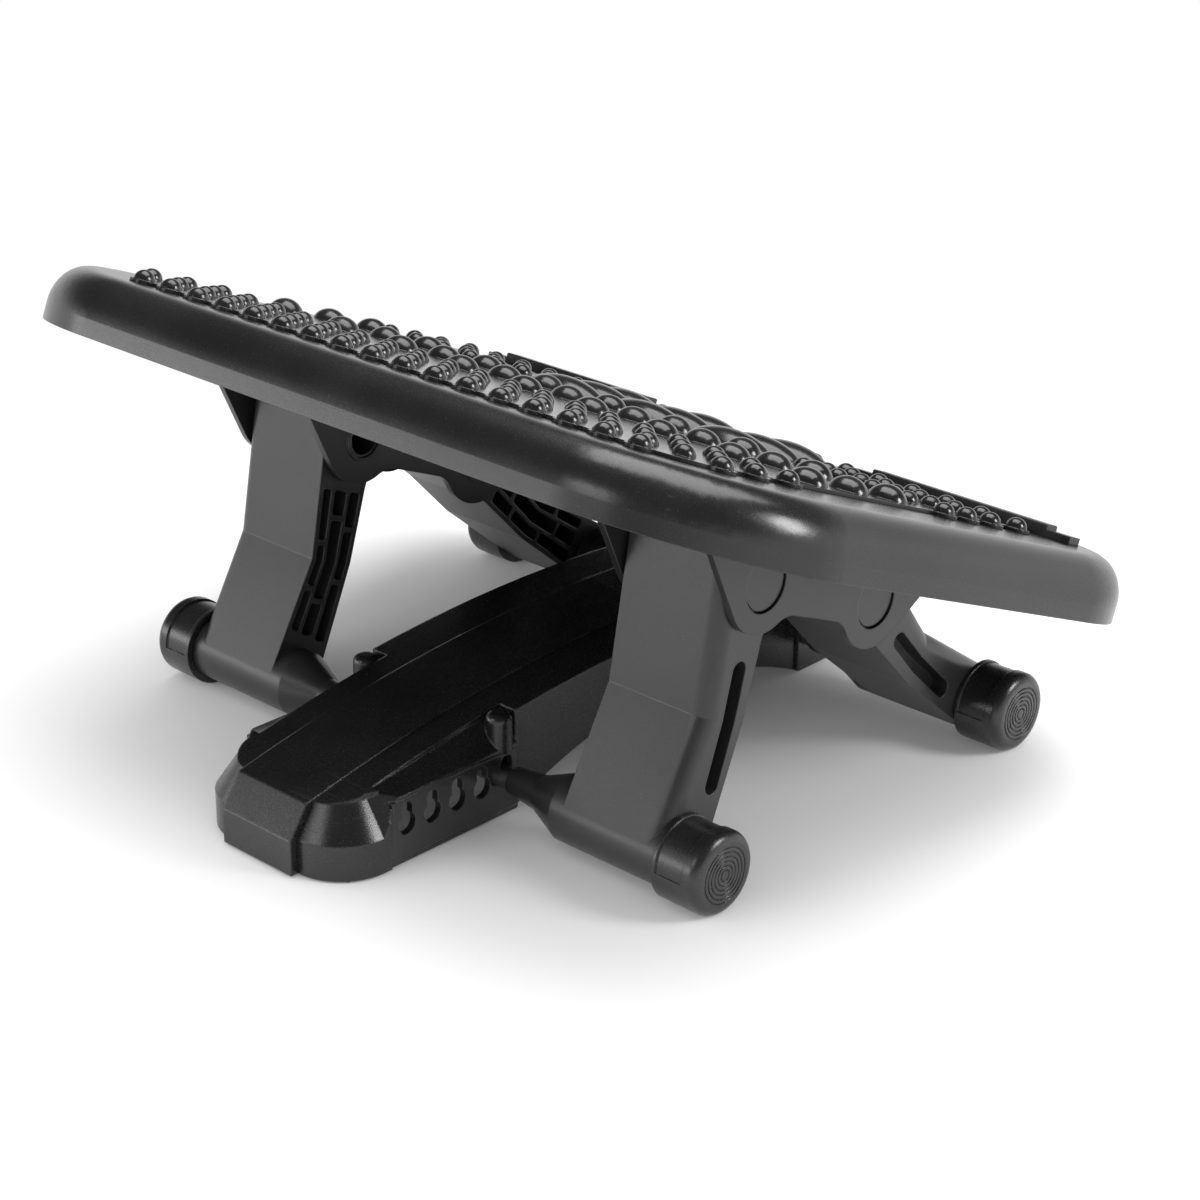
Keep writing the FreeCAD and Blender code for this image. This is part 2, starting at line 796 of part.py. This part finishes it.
def drum(radius, top):
    """Long cylinder along X whose crest is at the given height."""
    reach = base_half_width + base_end_corner
    return rod_x(radius, -reach, reach, 0, top - radius)


def end_wedge(offset):
    """Material removed in front of the sloped ends."""
    y0 = base_half_length - offset
    outline = (
        (y0, base_end_height),
        (y0 - base_slope_run, base_slope_top),
        (y0 - base_slope_run, base_top + base_end_corner),
        (y0 + base_end_corner, base_top + base_end_corner),
        (y0 + base_end_corner, base_end_height),
    )
    wedge = slab_x(outline, -base_half_width - overlap, base_half_width + overlap)
    return [wedge, mirror_y(wedge)]


def base_block(inset, top, top_radius):
    half_width = base_half_width - inset
    half_length = base_half_length - inset
    corner = base_end_corner - inset
    block = round_prism(2 * half_width, 2 * half_length, corner, base_floor_gap, base_top)
    block = block.common(drum(top_radius, top))
    return block.cut(end_wedge(inset))


def corner_bevels():
    """Bevel that follows the sloped end round each corner and dies out along the side."""
    centre_x = base_half_width - base_end_corner
    centre_y = -(base_half_length - base_end_corner)
    top = base_top + base_wall
    narrow = base_end_corner - base_slope_run
    cone = Part.makeCone(
        base_end_corner, narrow, base_slope_top - base_end_height, point(centre_x, centre_y, base_end_height)
    )
    post = rod_z(narrow, base_slope_top, top, centre_x, centre_y)
    reach = base_end_corner + overlap
    corner = box(centre_x, centre_x + reach, centre_y - reach, centre_y, base_end_height, top)
    fade = solid_between(
        point(base_half_width, centre_y, base_end_height),
        point(base_half_width - base_slope_run, centre_y, base_slope_top),
        point(base_half_width, centre_y + base_bevel_fade, base_slope_top + base_bevel_rise),
        point(base_half_width, centre_y, top),
    )
    tools = corner.cut([cone, post]).fuse(fade)
    return four_ways(tools)


def solid_between(a, b, c, d):
    """Four-cornered solid."""
    corners = ((a, b, c), (a, b, d), (b, c, d), (a, c, d))
    faces = [Part.Face(Part.makePolygon([p, q, r, p])) for p, q, r in corners]
    return Part.Solid(Part.Shell(faces))


def waist_cut():
    """Thin slab that narrows the middle of the base between the towers."""
    x0 = base_waist_half_width
    slab = box(x0, base_half_width + overlap, -panel_end, panel_end, 0, base_top)
    return [slab, mirror_x(slab)]


def panel_cuts():
    """Sloped shelf above each slotted panel and the shallow seat of the panel itself."""
    ends = [shelf_wire(-panel_start, panel_shelf_low_top), shelf_wire(-panel_end, panel_shelf_top)]
    return four_ways(Part.makeLoft(ends, True, True))


def shelf_wire(y, top):
    """Cross-section of the cut at one end: the shelf climbs inwards to the given height."""
    x_out = base_half_width + overlap
    x_in = base_half_width - panel_shelf_depth
    outline = (
        (plate_face_x, panel_shelf_height),
        (x_in, top),
        (x_in, base_top),
        (x_out, base_top),
        (x_out, 0),
        (plate_face_x, 0),
    )
    corners = [point(x, y, z) for x, z in outline]
    return Part.makePolygon(corners + corners[:1])


def panel_window(inset, x0, x1):
    z0 = base_floor_gap + window_margin - inset
    z1 = panel_shelf_height - window_margin + inset
    y0 = -panel_start + window_margin - inset
    y1 = -panel_end - loose_gap + inset
    return box(x0, x1, y0, y1, z0, z1)


def four_ways(shape):
    other = mirror_x(shape)
    return [shape, other, mirror_y(shape), mirror_y(other)]


def towers():
    x = base_waist_half_width - tower_radius / 2
    shaft = rod_z(tower_radius, tower_bottom, tower_top, x, -foot_y)
    crown = [e for e in shaft.Edges if e.BoundBox.ZMin > tower_top - overlap]
    return four_ways(shaft.makeFillet(tower_round, crown))


def build_base():
    sag = base_top - base_end_top
    top_radius = arc_radius(base_half_length - base_slope_run, sag)
    under_radius = arc_radius(base_arch_half, base_arch_top)
    shoulder = base_block(0, base_top - base_shoulder_drop, top_radius)
    ridge_top = base_top - centre_strip_thickness + centre_strip_lift
    ridge = base_block(0, ridge_top, top_radius)
    seat = box(-strip_half_width, strip_half_width, -base_half_length, base_half_length, 0, base_top)
    middle = ridge.common(seat)
    body = shoulder.cut([seat] + corner_bevels()).fuse(middle)
    body = body.cut(waist_cut() + panel_cuts()).multiFuse(towers())
    return body, top_radius, under_radius


def hollow_base(body, top_radius, under_radius):
    inner = round_prism(
        2 * (base_waist_half_width - panel_shelf_depth),
        2 * (base_half_length - base_slope_run - base_wall),
        base_end_corner - base_slope_run - base_wall,
        0,
        base_top,
    )
    waist = box(
        -base_waist_half_width + waist_wall,
        base_waist_half_width - waist_wall,
        -panel_end + waist_wall,
        panel_end - waist_wall,
        0,
        base_top,
    )
    hollow = inner.fuse(waist).common(drum(top_radius, base_top - base_shoulder_drop - base_roof))
    window_depth = plate_thickness + base_wall + panel_shelf_depth
    side = panel_window(0, plate_face_x - window_depth, base_half_width + overlap)
    arch = drum(under_radius, base_arch_top)
    cuts = [hollow, arch] + four_ways(side)
    return body.cut(cuts)


def notch_plate():
    """Panel with a row of bottle-shaped notches for the cross rod."""
    x0 = plate_face_x - plate_thickness
    plate = panel_window(press_gap, x0, plate_face_x)
    notches = []
    for i in range(slot_count):
        y = -foot_y - i * slot_pitch
        z = foot_radius
        notches.append(rod_x(slot_radius, x0 - overlap, plate_face_x + overlap, y, z))
        half_neck = slot_neck_width / 2
        neck_top = z + slot_height - half_neck
        neck = box(x0 - overlap, plate_face_x + overlap, y - half_neck, y + half_neck, z, neck_top)
        notches += [neck, rod_x(half_neck, x0 - overlap, plate_face_x + overlap, y, neck_top)]
    return plate.cut(notches)


def centre_strip(top_radius):
    """Cover strip that runs over the top and down both ends."""
    top = base_top + centre_strip_lift
    outer = base_block(-centre_strip_reach, top, top_radius)
    inner = base_block(0, top - centre_strip_thickness, top_radius)
    reach = base_half_length + centre_strip_reach + overlap
    band = box(-strip_half_width, strip_half_width, -reach, reach, 0, top + overlap)
    return outer.common(band).cut(inner)


def pads():
    places = [(side * pad_inset_x, end * pad_y) for side in (-1, 1) for end in (-1, 1)]
    half_x = pad_length / 2
    half_y = pad_width / 2
    top = base_floor_gap + pad_recess
    return [box(x - half_x, x + half_x, y - half_y, y + half_y, 0, top) for x, y in places]


def build_base_pieces():
    body, top_radius, under_radius = build_base()
    body = hollow_base(body, top_radius, under_radius)
    rubber = pads()
    save("base_body", body.cut(rubber))
    save("base_centre_strip", centre_strip(top_radius))
    save("base_pads", Part.makeCompound(rubber))
    plate = notch_plate()
    save("notch_plate_front_right", plate)
    save("notch_plate_front_left", mirror_x(plate))
    save("notch_plate_rear_right", mirror_y(plate))
    save("notch_plate_rear_left", mirror_y(mirror_x(plate)))


build_frames()
build_tray()
build_mat()
build_strips()
build_bracket()
build_pins()
build_washers()
build_bracket_screws()
build_base_pieces()
print("front lean", front_lean, "rear lean", rear_lean)
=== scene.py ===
import math
import bpy
from mathutils import Matrix, Vector

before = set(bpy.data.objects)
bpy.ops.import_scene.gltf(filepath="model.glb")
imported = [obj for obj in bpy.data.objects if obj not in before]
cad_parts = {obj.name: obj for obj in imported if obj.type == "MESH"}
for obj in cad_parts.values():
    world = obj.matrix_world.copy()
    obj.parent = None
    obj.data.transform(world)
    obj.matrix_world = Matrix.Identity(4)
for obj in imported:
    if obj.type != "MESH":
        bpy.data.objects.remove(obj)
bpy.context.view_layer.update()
print("frame loaded:", len(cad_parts), "pieces")


class Wire:  # an output socket that can be used in plain expressions
    def __init__(self, finish, socket):
        self.finish = finish
        self.socket = socket

    def maths(self, operation, first, second):
        return self.finish.node("Math", {"operation": operation}, {0: first, 1: second})

    def __add__(self, other):
        return self.maths("ADD", self, other)

    __radd__ = __add__

    def __mul__(self, other):
        return self.maths("MULTIPLY", self, other)

    __rmul__ = __mul__

    def __sub__(self, other):
        return self.maths("SUBTRACT", self, other)

    def __rsub__(self, other):
        return self.maths("SUBTRACT", other, self)

    def atLeast(self, other):
        return self.maths("MAXIMUM", self, other)

    def atMost(self, other):
        return self.maths("MINIMUM", self, other)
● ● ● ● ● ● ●
# [Your instructions]
Exactly repeat the lines above, from the opening line through the one with "return rod_x(radius, -reach, reach, 0, top", and include nothing else.

# [Exercise output]
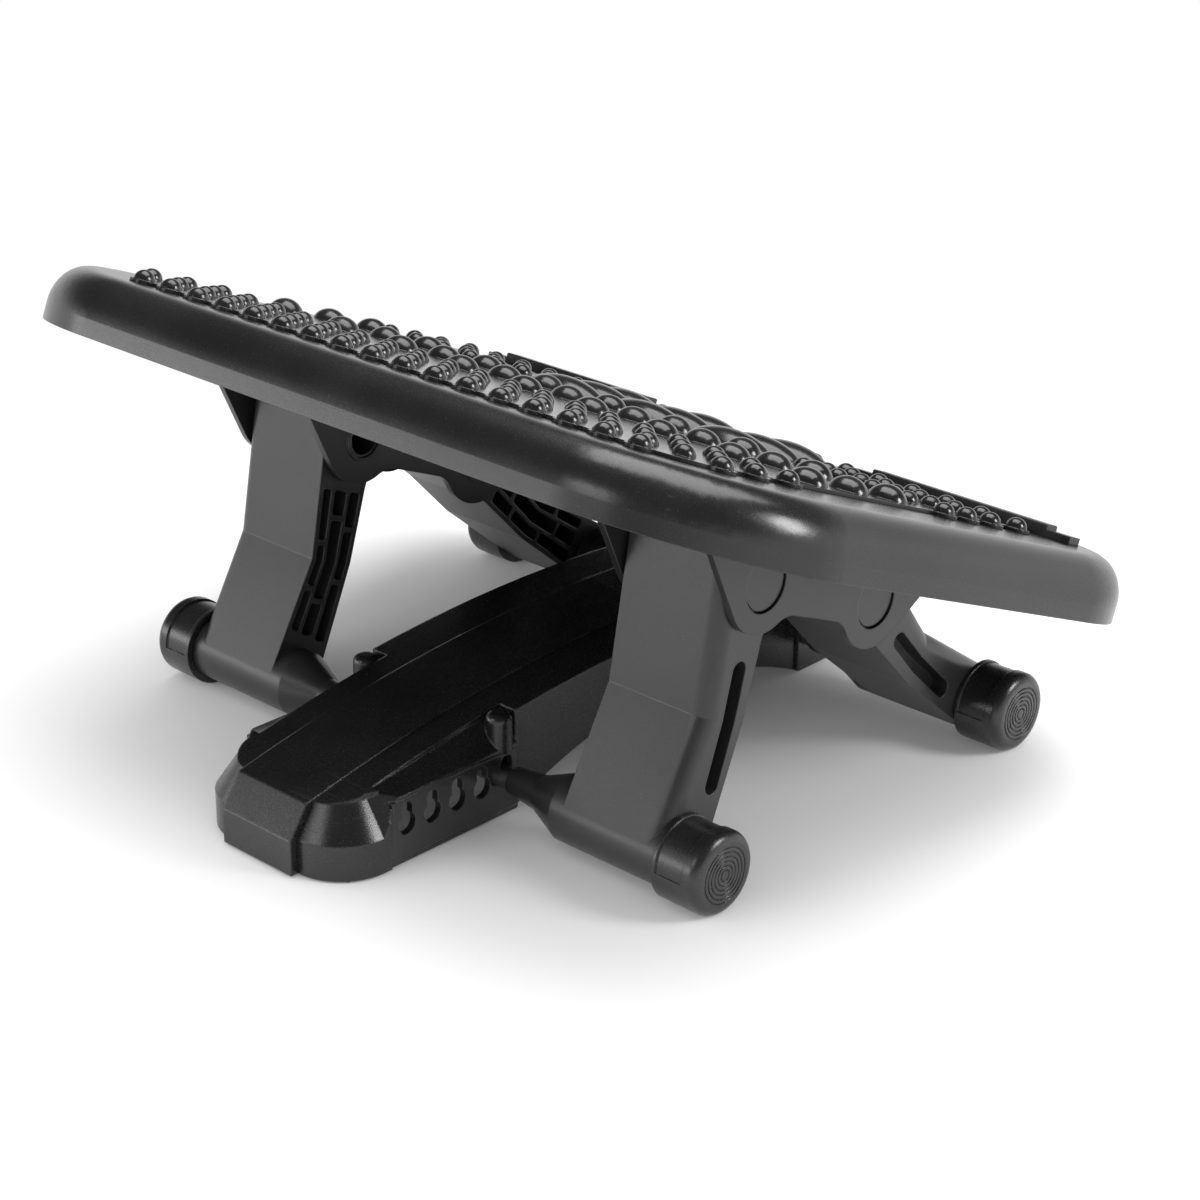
Keep writing the FreeCAD and Blender code for this image. This is part 2, starting at line 796 of part.py. This part finishes it.
def drum(radius, top):
    """Long cylinder along X whose crest is at the given height."""
    reach = base_half_width + base_end_corner
    return rod_x(radius, -reach, reach, 0, top - radius)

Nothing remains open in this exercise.